14. The inference device according to claim 3,

wherein the scaling relationship is recursively established within at least a portion of the matrix by repeating the establishment of the scaling relationship within the submatrices that constitute the first submatrix.

15. The inference device according to claim 14,

wherein M and N are the same prime number S, and

at least a portion of the matrix is constituted by a square matrix of which the number of elements is a power of the prime number S.

16. The inference device according to claim 2,

wherein the inference model is constituted by a neural network, and

each element of the matrix is configured to correspond to a weight of connection between neurons in the neural network.

17. The inference device according to claim 3,

wherein the inference model is constituted by a neural network, and

each element of the matrix is configured to correspond to a weight of connection between neurons in the neural network.

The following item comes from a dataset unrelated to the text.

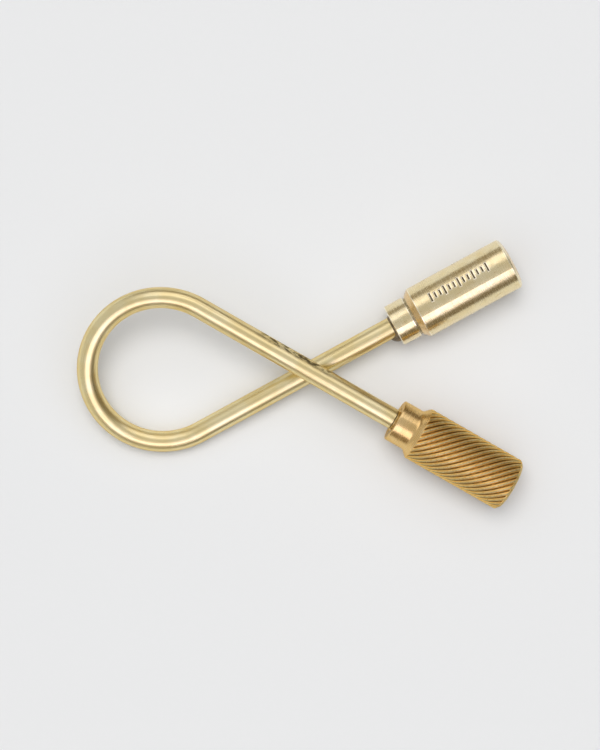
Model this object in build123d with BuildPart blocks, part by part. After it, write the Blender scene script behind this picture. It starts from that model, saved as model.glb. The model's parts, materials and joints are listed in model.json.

18. The inference device according to claim 4,

wherein the inference model is constituted by a neural network, and

each element of the matrix is configured to correspond to a weight of connection between neurons in the neural network.

19. The inference device according to claim 2,

wherein the target data is constituted by image data showing a product, and

the inference task is to determine whether the product shown in the image data has a defect.

20. The inference device according to claim 3,

wherein the target data is constituted by image data showing a product, and

the inference task is to determine whether the product shown in the image data has a defect.